D’autre part, les conférences de presse organisées par le département que dirige Khalid Aït Taleb se limitent à fournir seulement le bilan des cas avérés, des décès, des rémissions et les représentants du ministère n’apportent que quelques maigres éclairages sur la situation de crise sanitaire que traverse le pays.
Lire aussi : Portrait: Mohamed Lyoubi, le communicant du ministère de la Santé disparu des radars
Un exemple parmi d’autres: pas plus tard qu’hier, lundi 30 mars, le directeur du département d’épidémiologie n'a pas été en mesure de dire clairement aux Marocains que le pays était définitivement entré dans la phase 2 du processus d'évaluation de la progression des cas de Covid-19.
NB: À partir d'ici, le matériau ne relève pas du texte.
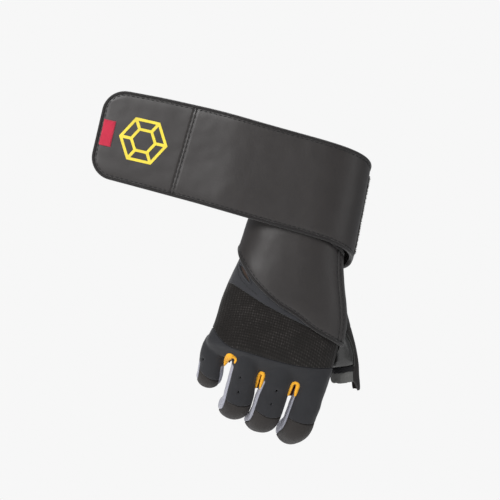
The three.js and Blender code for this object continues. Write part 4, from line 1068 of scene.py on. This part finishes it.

Le ministre de la Santé n’a visiblement pas, jusqu’ici, été à la hauteur de cette crise sanitaire à laquelle le pays est confronté. Khalid Aït Taleb ne s’adresse même pas aux Marocains, alors que partout ailleurs dans le monde, les ministres de la Santé de divers gouvernements, aux sensibilités politiques très différentes, montent au front, et sont en première ligne, pour communiquer sur l’action de leur département dans la gestion de cette crise sanitaire, désormais mondiale.
Nous savions déjà que les dirigeants et leaders de nos partis politiques ne disposent pas, hélas, de nombreuses compétences, mais face à une crise sanitaire d’une telle ampleur, le ministre de la Santé se retrouve désormais devant deux options: changer de stratégie et communiquer en toute clarté et transparence avec les citoyens, ou décider de se dessaisir de cette question.